UPS plane underwent weeks of maintenance one month before deadly crash
- icarussmith20
- Nov 7
- 4 min read

The UPS cargo plane that crashed Nov. 4 in Louisville appears to have undergone heavy maintenance during a six-week period in September and October, based on flight records and remarks from the National Transportation Safety Board.
The plane stopped in San Antonio from Sept. 3 to Oct. 18, where ST Engineering operates a facility providing "exclusive heavy maintenance" to UPS MD-11 planes like the one involved in the recent crash, according to the firm.
The NTSB is in the process of gathering maintenance records for the plane, and is aware of recent maintenance work in San Antonio, board member Todd Inman told reporters Nov. 6. The agency's investigation will involve analysis of the plane's maintenance records up to the point of the crash.
At least five maintenance issues on the plane were reported this year to the Federal Aviation Administration's Service Difficulty Reporting System, records show, including three in the last two months, while the plane was on the ground in San Antonio. The plane that crashed in Louisville did not have a large number of reports this year, relative to other planes in the UPS fleet, according to a Courier Journal analysis of FAA data.
Air operators are required by the FAA to file a Service Difficulty Report whenever any one of 17 events occur. The events outlined by the FAA range from a false fire warning during a flight to engines shutting down during flights, unwanted landing gear extension or retraction, issues that require major repairs and "cracks, permanent deformation, or corrosion of aircraft structures, if more than the maximum acceptable to the manufacturer or the FAA."
These filings alone do not present a complete picture of an aircraft's state of repair.
Ladd Sanger, a Dallas-based aviation attorney, has worked on crash litigation in the past. Provided with one of the crashed plane's recent Service Difficulty Reports by The Courier Journal, Sanger said the problem described a cracked structural element.
The "difficulty date" on the report is listed as Sept. 9, when the plane was on the ground in San Antonio.
While serious, he said the issue could be repaired. The description in the report also noted a requirement for "permanent repair per EO," which Sanger said refers to an engineering order. Two other Service Difficulty Reports filed for the plane during the time it was in San Antonio involved corrosion on structural components.

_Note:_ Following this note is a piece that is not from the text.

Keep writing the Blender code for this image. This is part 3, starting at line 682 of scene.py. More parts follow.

"It's going to be a laborious process to go through everything," Inman said of the maintenance records from San Antonio and elsewhere, "especially whenever you're talking about six weeks of being there."
Sanger said aircraft taken to the San Antonio facility undergo "major repairs and inspections." In order to identify the repairs described in the crashed plane's reports, mechanics would normally need to take much of the plane apart, he said.

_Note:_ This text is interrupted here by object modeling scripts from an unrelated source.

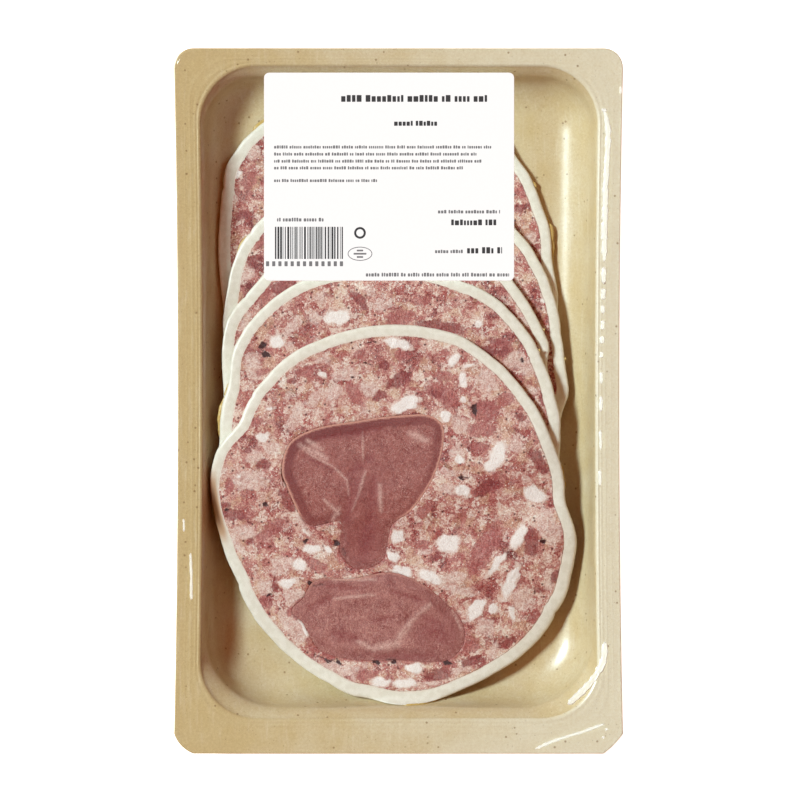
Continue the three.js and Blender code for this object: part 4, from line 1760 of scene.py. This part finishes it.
LOWER_CUT = TongueCut(
    "tongue_cut_lower", "tongue_lower",
    (
        (-36.4, -71.7), (-32.5, -67.3), (-28.6, -61.4), (-15.1, -60.6), (-2.2, -58.5),
        (8.7, -62.9), (16.5, -69.4), (21.8, -75.8), (21.8, -83.6), (16.5, -88.4), (2.2, -88.4),
        (-17.2, -87.9), (-27, -84.7), (-32.5, -75.8),
    ),
    TongueMeat("tongue_lower_finish", 0.45, 62, 1.6, (132, 68, 67), (180, 122, 114), 0.1),
    0.4, (-60, 0.35),
    (
        (
            (-27.0, -56.5, -21.5, -60.8, 0.9), (-21.5, -60.8, -8.0, -60.8, 0.6),
            (10.7, -69.4, 4.6, -74.8, 1.0), (4.6, -74.8, -0.9, -82.3, 1.2),
            (-8.0, -84.0, 0.0, -83.0, 1.4), (-22.0, -67.5, -8.0, -66.0, 0.6),
            (-14.0, -82.0, -8.0, -85.0, 1.0), (18.5, -71.5, 21.3, -78.0, 0.4),
        ),
        (
            (10.5, -78.5, 15.5, -80.5, 6.0), (8.0, -73.5, 14.0, -76.0, 2.0),
            (-22.0, -79.5, -14.5, -81.0, 2.0), (-30.0, -70.5, -24.0, -67.5, 1.6),
            (-24.0, -63.2, -14.0, -64.0, 1.1), (-9.0, -75.0, -2.5, -74.0, 1.2),
            (-8.0, -87.5, 12.0, -87.0, 1.0), (-2.0, -65.0, 8.0, -68.0, 1.0),
        ),
        ((-31.0, -62.3, -30.0, -62.0, 0.7), (-29.0, -63.0, -25.5, -62.4, 0.25),
         (-25.5, -87.0, -22.5, -87.6, 0.6), (-4.0, -88.6, -1.0, -88.3, 0.7)),
    ),
    (
        (-10.0, -74.0, 13.0, 8.0, 0), (0.0, -82.0, 8.0, 4.0, 0), (-26.0, -74.0, 6.0, 5.0, 0),
        (15.0, -83.5, 4.0, 3.0, 0),
    ),
    -68.0,
)


@dataclass(frozen=True)
class RouladeSlice:
    """One slice: meat inside a rind with a rounded rim.

    Attributes:
        order: How many slices lie below it.
        filling: The larger pieces in its meat.
        finish: Its material.
        cuts: The tongue that shows in it.
        spacing: Distance between the points of its meat.
        recess: How far the meat's mean level lies below the rind.
        section: How far inside the rind's edge, and height, of the rings round its outside.
        groove: How far inside the rind's inner edge, and drop, of the rings down to the meat.
    """

    order: int
    filling: Filling
    finish: RouladeMeat
    cuts: tuple[TongueCut, ...] = ()
    spacing: float = 1.1
    rim_points: int = 360
    recess: float = 0.14
    section: tuple[Place, ...] = (
        (0.25, 0.25), (0.0, 0.9), (0.0, 1.9), (0.1, 2.4), (0.35, 2.68), (0.8, 2.84), (1.5, 2.9),
        (2.3, 2.9),
    )
    groove: tuple[Place, ...] = ((-0.75, 0.02), (-0.15, 0.08), (0.3, 0.16))

    @staticmethod
    def crack(loop: Array) -> Array:
        """How far the meat has come away from the upper cut, along its left side."""
        x, y = loop.T
        return 0.32 * hill(y, -26.0, 3.2) * hill(x, -39.0, 3.0)

    def marks(self, shape: SliceShape, x: Array, y: Array) -> dict[str, Array]:
        """What the material reads at each point.

        Args:
            shape: The slice's outline.
            x: Places across.
            y: Places along.

        Returns:
            The marks of fat and lean, how deep in the rind a place lies, and the weight of the
            painted shade on the rind's outer edge.
        """
        wander = 0.7 * Unevenness(41, 2.2).at(x, y), 0.7 * Unevenness(42, 2.2).at(x, y)
        found = {name: np.zeros((len(x), 4)) for name in ("fat_marks", "lean_marks")}
        for tone, blobs in self.filling.items():
            channel = found[tone.mark][:, tone.channel]
            for blob in blobs:
                np.maximum(channel, blob_weight(blob, x + wander[0], y + wander[1]), out=channel)
        for cut in self.cuts:
            near = 1 - smoothstep(loop_distance(cut.outline(), np.column_stack([x, y])) / 2.2)
            bare = 1 - smoothstep((y - cut.skin_end) / 5)
            np.maximum(found["lean_marks"][:, 0], 0.75 * near * bare, out=found["lean_marks"][:, 0])
        degrees, away = shape.polar(x, y)
        inwards = shape.fine_radius(degrees) - away
        depth = np.clip(shape.rind_width(degrees) - inwards, -3, 4)
        # Painted shade: its weight grows towards the rind's outer edge in the directions listed for
        # it.
        shade = np.clip(shape.bumps(shape.painted_shades, degrees), 0, 1) * smoothstep((depth + 0.3) / 2.4)
        return found | {"rind_depth": depth, "rind_shade": shade}

    def meat_relief(self, x: Array, y: Array, holes: Sequence[Array]) -> Array:
        """How far the meat stands above its mean level.

        Args:
            x: Places across.
            y: Places along.
            holes: Where the cuts of tongue run through it.

        Returns:
            One rise for each place.
        """
        rough = 0.1 * Unevenness(43, 3.4).at(x, y) + 0.06 * Unevenness(44, 1.3).at(x, y)
        for tone, blobs in self.filling.items():
            weight = np.zeros_like(x)
            for blob in blobs:
                np.maximum(weight, blob_weight(blob, x, y), out=weight)
            rough += tone.rise * weight
        for hole in holes:
            rough -= 0.06 * hill(loop_distance(hole, np.column_stack([x, y])), 0.0, 0.5)
        return rough

    def build(self, stack: Stack) -> None:
        """Makes the slice and its cuts of tongue, and puts them on the body.

        Args:
            stack: The stack that it lies in.
        """
        shape = stack.shapes[self.order]
        bottom, crown = stack.level(self.order, 0.0), stack.level(self.order, SLICE_THICKNESS)

        def meat(x: Array, y: Array) -> Array:
            """Mean height of the meat's top."""
            return crown(x, y) - self.recess

        degrees = shape.directions(self.rim_points)
        width = shape.rind_width(degrees)
        mesh = MeshSketch()
        under = shape.loop(degrees, 0.9)
        rims = [mesh.add(under, bottom(*under.T))]
        for inset, height in self.section:
            plan = shape.loop(degrees, inset * width / shape.rind)
            low, high = bottom(*plan.T), crown(*plan.T)
            rims.append(mesh.add(plan, low + (high - low) * height / SLICE_THICKNESS))
        for inset, drop in self.groove:
            plan = shape.loop(degrees, width + inset)
            rims.append(mesh.add(plan, crown(*plan.T) - drop))
        for low, high in zip(rims, rims[1:]):
            mesh.band(low, high)
        inner = shape.loop(degrees, width + self.groove[-1][0])
        holes = [cut.hole(self.crack) for cut in self.cuts]
        points, faces = fill_region(inner, holes, self.spacing)
        edge = smoothstep(loop_distance(inner, points) / 1.2)
        heights = meat(*points.T) + self.meat_relief(*points.T, holes) * edge
        upper = [mesh.add(hole, meat(*hole.T) - 0.04) for hole in holes]
        filled = mesh.add(points, heights)
        mesh.region(np.concatenate([rims[-1], *upper, filled]), faces)
        lower = [mesh.add(hole, bottom(*hole.T)) for hole in holes]
        for top_loop, bottom_loop in zip(upper, lower):
            mesh.band(top_loop, bottom_loop)
        points, faces = fill_region(under, holes, 5.0)
        filled = mesh.add(points, bottom(*points.T))
        mesh.region(np.concatenate([rims[0], *lower, filled]), faces, upwards=False)
        plan = mesh.points()[:, :2]
        piece = mesh.build(
            f"roulade_slice_{self.order + 1}", self.finish.build(), self.marks(shape, *plan.T)
        )
        settle(piece, "meat", f"slice_{self.order + 1}")
        for cut in self.cuts:
            cut.build(bottom, meat)


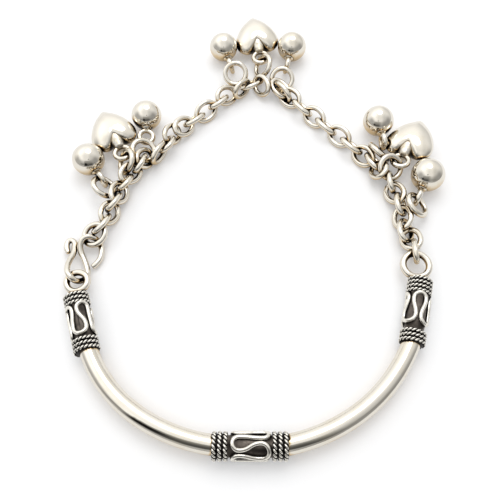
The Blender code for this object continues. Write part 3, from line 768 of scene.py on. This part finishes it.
def add_piece(name, mesh, slot, *nodes):
    """A finished piece of the bracelet that stands for CAD nodes."""
    mesh.name = name
    piece = placed(name, mesh)
    piece["bangle_piece"] = True
    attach(piece, "root")
    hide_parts(*nodes)


def smooth_curve(points, steps):
    """Catmull-Rom curve through the points, with the given steps between each two."""
    points = np.asarray(points, float)
    last = len(points) - 1
    out = []
    for span in range(last):
        p0, p1, p2, p3 = (points[min(max(span + k, 0), last)] for k in (-1, 0, 1, 2))
        for step in range(steps):
            t = step / steps
            out.append(0.5 * (2 * p1 + (p2 - p0) * t + (2 * p0 - 5 * p1 + 4 * p2 - p3) * t ** 2
                              + (3 * p1 - p0 - 3 * p2 + p3) * t ** 3))
    out.append(points[-1])
    return np.array(out)


def bezier(p0, p1, p2, p3, steps):
    """Points of a cubic Bezier curve, with both ends."""
    p0, p1, p2, p3 = (np.array(p, float) for p in (p0, p1, p2, p3))
    t = np.linspace(0, 1, steps + 1)[:, None]
    return (1 - t) ** 3 * p0 + 3 * (1 - t) ** 2 * t * p1 + 3 * (1 - t) * t ** 2 * p2 + t ** 3 * p3


def full_turn(count):
    """Angles evenly round a circle, from 0."""
    return np.linspace(0, 2 * pi, count, endpoint=False)


def section(x, wide, high, count):
    """Oval ring of points across the X axis."""
    angles = full_turn(count)
    return np.column_stack([np.full(count, x), wide * np.cos(angles), high * np.sin(angles)])


def node_points(name):
    """The points of a CAD node, in millimetres."""
    return np.array([vertex.co for vertex in frame["nodes"][name].data.vertices]) / MM


def principal_axes(points):
    """Middle and axes of a cloud of points, longest axis first, right-handed."""
    middle = (points.max(axis=0) + points.min(axis=0)) / 2
    centred = points - points.mean(axis=0)
    values, vectors = np.linalg.eigh(centred.T @ centred)
    axes = vectors[:, ::-1]
    if np.linalg.det(axes) < 0:
        axes[:, 2] *= -1
    local = (points - middle) @ axes
    middle = middle + axes @ ((local.max(axis=0) + local.min(axis=0)) / 2)
    return middle, axes


def sleeve_axis(end):
    """Foot and head of an end sleeve's axis, and its direction."""
    foot, head = np.array((end.foot_x, end.foot_y)), np.array((end.head_x, end.head_y))
    return foot, head, (head - foot) / np.linalg.norm(head - foot)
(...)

The process of doing heavy checks is intensive and invasive, according to Sanger.
"They disassemble the airplane. They take the entire interior out of it. They take all the panels off of it. And they go in and do non-destructive metallurgical testing on it. They inspect all of the different systems," he said.
Such inspections are typically required after a set period of time or flight hours, he added, noting the length of the crashed plane's stay in San Antonio did not appear atypical.

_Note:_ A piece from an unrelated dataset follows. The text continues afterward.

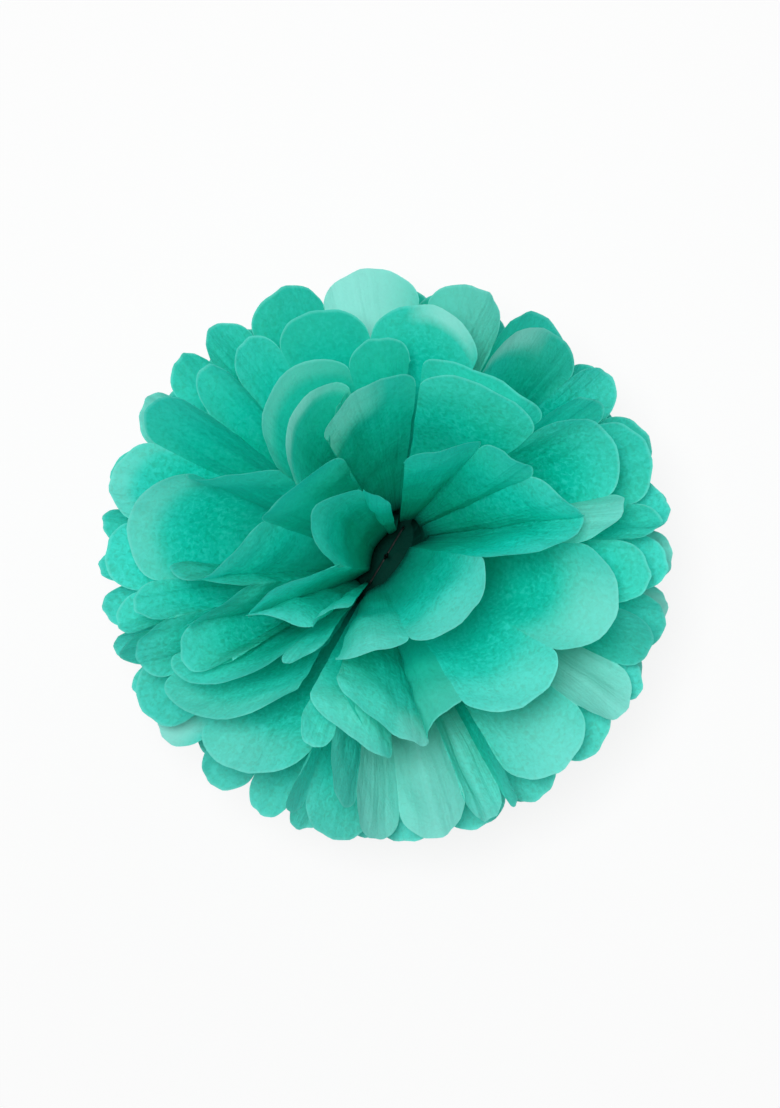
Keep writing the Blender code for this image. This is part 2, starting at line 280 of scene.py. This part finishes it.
def leaf(first, second, bow, rng, look):
    """(radius, direction) arrays of one leaf, rows from the tie to the scallop."""
    chord = second - first
    middle = (first + second) / np.linalg.norm(first + second)
    turned = math.copysign(1.0, np.cross(first, second)[2])
    outward = turned * np.cross(chord, middle)
    outward /= np.linalg.norm(outward)
    s = 0.5 - 0.5 * np.cos(np.linspace(0.0, math.pi, PARTS + 1))
    t = (1.0 - (1.0 - np.linspace(0.0, 1.0, ROWS)) ** ROW_CROWDING)[:, None]
    hump = 4.0 * s * (1.0 - s)
    curl = look.get("curl", rng.uniform(CURL_LEAST, CURL_MOST))
    bow = turned * math.radians(bow + look.get("bow", 0.0))
    push = hump * (bow + curl * smooth(t, CURL_START, 1.0) ** CURL_POWER)
    waves = rng.choice((1, 2, 3))
    phase = rng.uniform(0.0, math.tau)
    ripple = RIPPLE * np.sin(math.tau * waves * s + phase) * np.sin(math.pi * s)
    push = push + ripple * smooth(t, RIPPLE_START, RIPPLE_FULL)
    for _ in range(CREASES):
        at, depth = rng.uniform(0.2, 0.8), look["crease"] * rng.uniform(-1.0, 1.0)
        crease = depth * np.maximum(1.0 - np.abs(s - at) / CREASE_WIDTH, 0.0)
        push = push + crease * smooth(t, 0.05, 0.4) * (1.0 - 0.75 * smooth(t, 0.6, 1.0))
    aim = first + chord * s[:, None] + 0.0 * t[..., None]
    aim = aim + outward * push[..., None]
    aim /= np.linalg.norm(aim, axis=-1, keepdims=True)
    jag = JAG_COARSE[0] * np.sin(JAG_COARSE[1] * s + phase)
    jag = jag + JAG_FINE[0] * np.sin(JAG_FINE[1] * s + 2.0 * phase)
    rim = NOTCH_RADIUS + look.get("scallop", 1.0) * SCALLOP_HEIGHT * np.sqrt(hump) + jag * hump
    radius = HUB_ROUND + (rim - HUB_ROUND) * t
    return radius, aim, s, t


def crumple(points, rng, size, depth):
    """Small folds that run through the sheet: a sum of waves in several directions."""
    total = np.zeros(points.shape[:-1])
    for _ in range(CRUMPLE_WAVES):
        way = rng.normal(size=3)
        way *= math.tau / (size * rng.uniform(0.6, 1.6)) / np.linalg.norm(way)
        total += np.sin(points @ way + rng.uniform(0.0, math.tau))
    return total * depth / CRUMPLE_LEVEL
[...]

ST Engineering, the firm operating the San Antonio facility, confirmed to The Courier Journal that UPS is one of its customers and that it provides "airframe maintenance" for the shipping company's MD-11 planes.
"We are not able to comment further at this point in time as investigations are ongoing. We will cooperate fully when the relevant authorities reach out to us," ST Engineering said in a statement, adding, "Our thoughts are with those who have been impacted, especially the bereaved families."
The plane flew more than two dozen flights between its downtime in San Antonio and its disastrous Nov. 4 crash, according to records from Flightradar24. Records also indicate the plane stopped for multiple days last month in Ontario, California, where UPS operates another shipping hub.
The MD-11 freighter that crashed Nov. 4 was more than 30 years old and part of an aging fleet that UPS and FedEx were working to phase out in favor of newer, more efficient aircraft, The
Inman said UPS has been "very cooperative" in the NTSB's investigation of the crash, including in providing necessary records.
The cause of the Nov. 4 crash is unclear, and it could take a year or more for the NTSB to release the complete findings of its investigation. In addition to analyzing the debris field and other evidence in Louisville, the agency said the plane's flight data recorder and voice recorder were recovered, and experts are analyzing the contents.
"We will do everything we need to, to find out what happened," Inman said, "and to figure out how to keep it from happening again."